“If you Google banana breads, there’s over a million recipes online, and they’re all going to be good but they’re all slightly different,” she said. “You have to choose your own recipe.”

It’s the story of the pandemic: When people posted their banana bread photos, they influenced their friends to start baking as well. But like quitting, it was something no two people did the same way.

The friend who inspired Ms. Cruz’s resignation, Cat Del Carmen, 34, agreed that it was important to develop her own quitting strategy. Ms. Del Carmen was able to leave a job at Adobe by cutting back spending on restaurant meals, vacations and TJ Maxx splurges. The six months after she left her job were high pressure financially. Ms. Del Carmen drew comfort from her correspondence with friends on social media who were also navigating the post-paycheck territory.

That bond forged by resignation, as people look to one another for inspiration and affirmation, is a phenomenon that predates the pandemic.

“It’s a huge decision,” said Anthony Klotz, an organizational psychologist at Texas A&M University. “If you Google how to resign from your job, there’s lots of conflicting guidance. Those answers are not in a company handbook. It makes sense people reach out for sounding boards from trusted others.”

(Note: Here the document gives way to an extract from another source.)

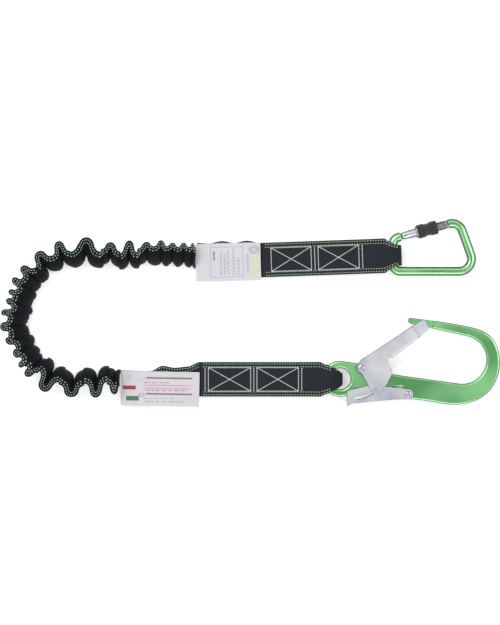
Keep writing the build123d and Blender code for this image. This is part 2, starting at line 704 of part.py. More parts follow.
# ================================================================ gathered webbing
def pleat_moves(start, heading, pleats, step, bend):
    """Lines and arcs of folded webbing, from the middle of one limb to the middle of another.

    heading is the lanyard's direction, and bend is how far that turns with each pleat, in degrees.
    """
    radius = step / 4
    half_limb = PLEAT_LIMB / 2
    pen = Vector(*start, 0)
    angle = heading - 90
    moves = []
    for fold in range(2 * pleats):
        moves.append(("line", pen, angle, half_limb))
        pen = pen + Vector(half_limb, 0, 0).rotate(Axis.Z, angle)
        turn = bend / 2 + (180 if fold % 2 == 0 else -180)
        moves.append(("arc", pen, angle, turn))
        middle = pen + Vector(radius, 0, 0).rotate(Axis.Z, angle + math.copysign(90, turn))
        pen = middle + (pen - middle).rotate(Axis.Z, turn)
        angle = angle + turn
        moves.append(("line", pen, angle, half_limb))
        pen = pen + Vector(half_limb, 0, 0).rotate(Axis.Z, angle)
    return moves, pen


def folded_strap(moves, step, section):
    """Sweep a section along a pleated line. section is a list of (thickness, height, mode)."""
    with BuildPart() as piece:
        with BuildLine() as fold:
            for index, (kind, pen, angle, amount) in enumerate(moves):
                lifted = pen + Vector(0, 0, TUBE_LIFT)
                direction = Vector(1, 0, 0).rotate(Axis.Z, angle)
                if kind == "arc":
                    JernArc(lifted, direction, step / 4, amount)
                else:
                    near = JOIN_GAP / 2 if index == 0 else 0
                    far = amount - (JOIN_GAP / 2 if index == len(moves) - 1 else 0)
                    Line(lifted + direction * near, lifted + direction * far)
        first = fold.line % 0
        with BuildSketch(Plane(origin=fold.line @ 0, x_dir=first.rotate(Axis.Z, 90), z_dir=first)):
            for thickness, height, mode in section:
                RectangleRounded(thickness, height, thickness * 0.45, mode=mode)
        sweep()
    return piece


tube_section = [
    (TUBE_T, TUBE_H, Mode.ADD),
    (TUBE_T - 2 * TUBE_WALL, TUBE_H - 4 * TUBE_WALL, Mode.SUBTRACT),
]
core_section = [(CORE_T, CORE_H, Mode.ADD)]

# each stretch: heading, number of pleats, pleat length, turn per pleat
quarter_bend = 90.0 / CURVE_PLEATS
stretches = [
    (176.6, 2, RUN_STEP, 0.0),
    (176.6, 4, RUN_STEP, 0.0),
    (180.0, CURVE_PLEATS, CURVE_STEP, quarter_bend),
    (270.0, CURVE_PLEATS, CURVE_STEP, quarter_bend),
    (0.0, 2, RUN_STEP, 0.0),
]
pleat_start = Vector(*PLEATS_START, 0)
for index, (heading, pleats, step, bend) in enumerate(stretches, start=1):
    moves, pleat_end = pleat_moves((pleat_start.X, pleat_start.Y), heading, pleats, step, bend)
    finish(folded_strap(moves, step, tube_section), f"crinkled_web_{index}")
    finish(folded_strap(moves, step, core_section), f"absorber_core_{index}")
    pleat_start = pleat_end
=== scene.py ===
"""Looks of the shock absorbing lanyard: webbing, stitching, labels, materials, light and camera.

Shapes are worked out in millimetres and turned into metres when a mesh is made.
The hardware is the CAD model's own. The webbing, threads and labels are made here.
"""
import json
import math
import random

import bpy
import numpy as np
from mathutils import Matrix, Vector


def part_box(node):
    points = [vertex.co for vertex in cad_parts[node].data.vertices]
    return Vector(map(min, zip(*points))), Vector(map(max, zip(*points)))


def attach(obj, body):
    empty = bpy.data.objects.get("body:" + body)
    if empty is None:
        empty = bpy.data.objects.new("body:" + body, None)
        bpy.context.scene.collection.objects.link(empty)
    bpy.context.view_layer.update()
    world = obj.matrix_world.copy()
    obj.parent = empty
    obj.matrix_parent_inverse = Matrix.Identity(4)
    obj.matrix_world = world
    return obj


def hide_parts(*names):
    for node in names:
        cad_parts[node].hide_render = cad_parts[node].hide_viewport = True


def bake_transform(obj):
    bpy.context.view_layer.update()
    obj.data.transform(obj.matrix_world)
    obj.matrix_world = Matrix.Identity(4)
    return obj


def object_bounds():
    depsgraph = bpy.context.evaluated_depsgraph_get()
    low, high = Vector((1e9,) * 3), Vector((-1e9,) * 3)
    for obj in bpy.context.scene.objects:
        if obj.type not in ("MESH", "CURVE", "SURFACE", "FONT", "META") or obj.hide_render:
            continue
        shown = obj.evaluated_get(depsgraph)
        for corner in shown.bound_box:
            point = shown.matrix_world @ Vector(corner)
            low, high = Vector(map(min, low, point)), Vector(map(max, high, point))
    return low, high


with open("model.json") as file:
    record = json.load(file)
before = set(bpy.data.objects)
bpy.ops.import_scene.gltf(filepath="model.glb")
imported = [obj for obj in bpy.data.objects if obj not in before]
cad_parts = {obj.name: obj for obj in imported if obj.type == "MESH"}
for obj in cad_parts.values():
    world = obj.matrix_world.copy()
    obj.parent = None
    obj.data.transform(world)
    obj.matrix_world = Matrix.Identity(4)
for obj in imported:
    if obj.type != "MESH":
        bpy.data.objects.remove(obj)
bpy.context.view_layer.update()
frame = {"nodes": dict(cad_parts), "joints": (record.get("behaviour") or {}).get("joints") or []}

# ------------------------------------------------------------------ driving sizes, in millimetres
MM = 0.001

WEB_HALF = 22.5             # half the webbing's width
PLY_T = 3.0                 # one thickness of sewn webbing
PLY_LIFT = 1.62             # middle of a ply above or below the sewn end's middle plane
LOOP_T = 2.1                # the webbing is squeezed where it rounds a bar
BAND_HALF = 15.2            # dark ribbed band in the middle of the webbing
RIB_PITCH = 2.4
RIB_HEIGHT = 0.13
ROW_INSETS = (2.4, 6.2)     # the two green thread rows, in from each edge
GREEN_PITCH = 3.4
GREEN_LENGTH = 1.8
GREEN_WIDTH = 1.0
GREEN_HEIGHT = 0.42
WHITE_PITCH = 3.1
WHITE_LENGTH = 2.6
WHITE_WIDTH = 1.25
WHITE_HEIGHT = 0.5
WHITE_SINK = 0.32           # how deep the box stitching pulls into the webbing
QUILT_DEPTH = 0.55          # how far the webbing is pulled in beside it
BOX_HALF = 15.3             # white box stitching, from the middle line
ROWS_START = -6.0           # the green rows go this far round a bar

GATHER_LOW = -11.8          # lower edge of the gathered webbing, just above the floor
GATHER_WIDTH = 41.0         # its width, measured over the curl
BEND_RADIUS = 83.2
BEND_CENTRE = (-498.0, 52.8)
RUN_SLOPE = 3.4             # upper run, in degrees
RUN_START = (-347.0, 126.9)
LOWER_RUN_END = -443.8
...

Aimee Wells, 53, who works in public relations, had her own quitagion experience years ago. She had been working at a global marketing firm in San Francisco, where she bristled at the time constraints of corporate life. She was never able to drop off her son at kindergarten. She remembered watching the 1996 movie “One Fine Day,” in which Michelle Pfeiffer plays an architect who decides to make her family a priority over high-powered work. It left Ms. Wells grappling with how to reset the balance between her own corporate job and personal life (far as it was from the realities of Ms. Pfeiffer and George Clooney’s).

One evening, on the train coming home from work at 6, she ran into a neighbor carrying shopping bags full of files, office supplies and photographs. The neighbor told Ms. Wells that she had just quit the role that was burning her out.